Learned Helplessness, or Truly Helpless?
“Pick a side,” “don’t argue in bad faith,” “the government’s not going to listen anyway.” What is it I’m suggesting? I don’t know. I don’t see a good answer.
What I feel has been most effective at motivating change is out-sized outrage. With their out-sized outrage over masks and vaccine mandates, “trucker” convoys mobilized and, in some instances, shut down border crossings or occupied downtown Ottawa, seemingly without significant repercussions. Similarly, “cancel culture”—for any definition of it I can think of—garners results from mobilized masses of outraged people (some or even many incidents may be justified, and thus not “out-sized,” but the effectiveness of mass outrage is the point). It’s not coincidental that the outraged side has a black-and-white view of the issue and no appreciation for potential nuance; such characteristics would slow the spread of outrage.
If others are anything like me, they believe there’s intellectual dishonesty to making an out-sized-anything over an issue. These same people aren’t going to be the ones saying they care about X while simultaneously destroying it; acting as though the world is made up of only black-or-white situations—asserting we’ve always been at war with Eastasia. In the political climate today, such people are at a distinct disadvantage when it comes to shaping the world. They’re the kind of people who, in the face of a government-led existential crisis might say “voice your concerns.”
Many bemoan voter apathy and lack of civic engagement. Some say you get the government you deserve. But I ask: is the problem lack of engagement, or that much of the power we’re told democracy affords us is actually fiction? From the presidency of Donald Trump to today (and probably before, too), I’ve watched Americans tirelessly attempt to influence the direction of their democracy using all the methods we’ve been told are effective. I’m skeptical that the outcome achieved in the US represents a true “averaging” of the will of Americans.

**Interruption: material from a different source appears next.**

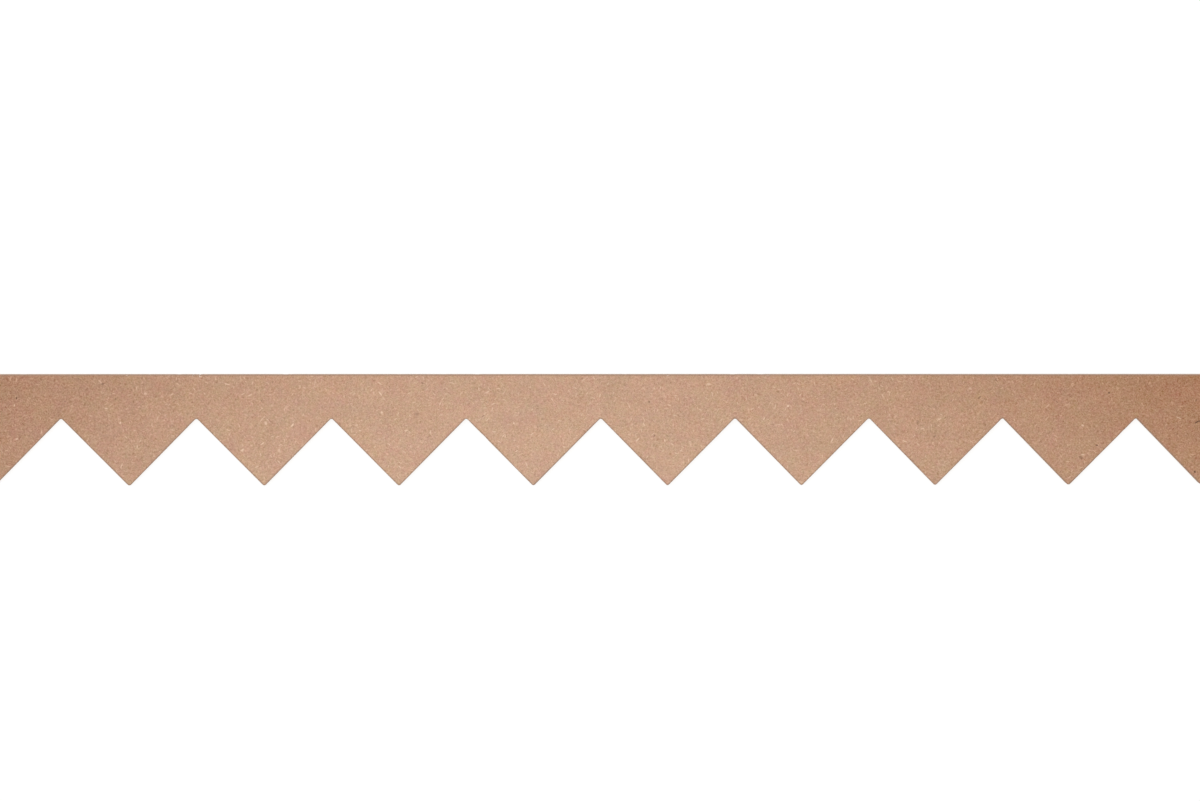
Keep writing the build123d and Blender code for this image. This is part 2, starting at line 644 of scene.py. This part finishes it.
def spindle_group():
    """A soft-ended, slightly bent spindle: the offset from its middle is turned and divided by its half
    length and half width, and the mask falls from one to nothing as the square of what is left rises from a
    quarter to one."""
    inputs = {"Offset": "Vector", "Turn": "Float", "Length": "Float", "Width": "Float"}
    tree, given, out = new_group("spindle", inputs, {"Mask": "Float"})
    inputs = {"Vector": given["Offset"], "Angle": given["Turn"]}
    turned = node(tree, "ShaderNodeVectorRotate", inputs, rotation_type="Z_AXIS").outputs[0]
    parts = node(tree, "ShaderNodeSeparateXYZ", {0: turned}).outputs
    along = sums(tree, "DIVIDE", parts[0], given["Length"])
    across = sums(tree, "DIVIDE", parts[1], given["Width"])
    along_squared = sums(tree, "MULTIPLY", along, along)
    bend = 0.25
    across = sums(tree, "ADD", across, sums(tree, "MULTIPLY", along_squared, bend))
    square = sums(tree, "ADD", along_squared, sums(tree, "MULTIPLY", across, across))
    tree.links.new(remap(tree, square, 1.0, 0.25), out["Mask"])
    return tree


def stray_fibres_group(spindle):
    """Scattered bundles of fibre: one spindle round the middle of each cell, turned, sized by a half to one
    and a half and faded down to a quarter at random, in a share of the cells that comes and goes."""
    inputs = {"Map": "Vector", "Cell": "Float", "Share": "Float", "Length": "Float", "Width": "Float"}
    tree, given, out = new_group("stray_fibres", inputs, {"Mask": "Float"})
    inputs = {"Vector": given["Map"], "Scale": sums(tree, "DIVIDE", 1.0, given["Cell"])}
    cells = node(tree, "ShaderNodeTexVoronoi", inputs, voronoi_dimensions="2D").outputs
    for_turn, for_choice, for_size = node(tree, "ShaderNodeSeparateColor", {0: cells["Color"]}).outputs
    size = sums(tree, "ADD", 0.5, for_size)
    bundle = place_group(
        tree,
        spindle,
        Offset=vector_sums(tree, "SUBTRACT", given["Map"], cells["Position"]),
        Turn=sums(tree, "MULTIPLY", for_turn, 2 * pi),
        Length=sums(tree, "MULTIPLY", given["Length"], size),
        Width=sums(tree, "MULTIPLY", given["Width"], size),
    )
    clumps_a_metre = 90.0
    clump = noises(tree, cells["Position"], clumps_a_metre, 1.0, 0.5)[0]
    crowd = remap(tree, clump, 0.3, 0.7, 0.2, 1.8, smooth=False)
    chosen = sums(tree, "LESS_THAN", for_choice, sums(tree, "MULTIPLY", given["Share"], crowd))
    # a fourth random number, from the further digits of the first
    for_strength = sums(tree, "FRACT", sums(tree, "MULTIPLY", for_turn, 7.0))
    strength = remap(tree, for_strength, 0.0, 1.0, 0.25, 1.0, smooth=False)
    strength = sums(tree, "MULTIPLY", chosen, strength)
    tree.links.new(sums(tree, "MULTIPLY", bundle["Mask"], strength), out["Mask"])
    return tree


def wander_group():
    """A map moved by a noise of the given size, up to half the given reach each way."""
    inputs = {"Map": "Vector", "Size": "Float", "Reach": "Float"}
    tree, given, out = new_group("wander", inputs, {"Map": "Vector"})
    drift = colour_noise(tree, given["Map"], sums(tree, "DIVIDE", 1.0, given["Size"]), 1.0, 0.5)
    inputs = {0: drift, "Scale": given["Reach"]}
    scaled = node(tree, "ShaderNodeVectorMath", inputs, operation="SCALE").outputs[0]
    tree.links.new(vector_sums(tree, "ADD", given["Map"], scaled), out["Map"])
    return tree


# the three ways that the matted fibres run: turn, and how many times their width they are drawn out
FIBRE_WAYS = ((0.3, 2.8), (1.35, 2.5), (2.4, 3.0))


def fibre_mat_group(wander):
    """The matted fibres of the board: noise drawn out along three directions that wander, added up about
    nothing with a part of a coarser mottle, and the fine part again as relief about a half."""
    outputs = {"Grain": "Float", "Relief": "Float"}
    tree, given, out = new_group("fibre_mat", {"Map": "Vector", "Width": "Float"}, outputs)
    scale = sums(tree, "DIVIDE", 1.0, given["Width"])
    reach = sums(tree, "MULTIPLY", given["Width"], 4.0)
    wavy = place_group(tree, wander, Map=given["Map"], Size=reach, Reach=reach)["Map"]
    total = None
    for turn, stretch in FIBRE_WAYS:
        inputs = {"Vector": wavy, "Rotation": (0, 0, turn), "Scale": (stretch, 1, 1)}
        drawn_out = node(tree, "ShaderNodeMapping", inputs, vector_type="TEXTURE").outputs[0]
        layer = noises(tree, drawn_out, scale, 2.0, 0.7)[0]
        total = layer if total is None else sums(tree, "ADD", total, layer)
    fine = sums(tree, "SUBTRACT", total, len(FIBRE_WAYS) / 2)
    coarser, part_of_mottle = 0.04, 0.22
    mottle = noise(tree, given["Map"], sums(tree, "MULTIPLY", scale, coarser), 4.0, 0.6)
    tree.links.new(sums(tree, "MULTIPLY_ADD", mottle, part_of_mottle, fine), out["Grain"])
    tree.links.new(sums(tree, "ADD", fine, 0.5), out["Relief"])
    return tree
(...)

On a personal level, as a rural Albertan I write my MP and MLA, and invariably the canned responses I get back only tangentially reference what I wrote about before delving into “Justin Trudeau’s Liberals” or “the previous NDP government.” But I shouldn’t worry, they’re going to keep fighting for what’s important to me.
This Lesson Isn’t Over
While the methods Nicolaides is employing may be predictable, his desired outcome, at this point, is not. The situation the Advanced Education Minister has put AU in is so untenable that one wonders what outcome Nicolaides is actually hoping for. What I feel I can conclude is this – if the students come out on top in the end it’ll be dumb luck, because the politics of today have succeeded in creating a populace who, despite what they may want, are ineffective agents of change.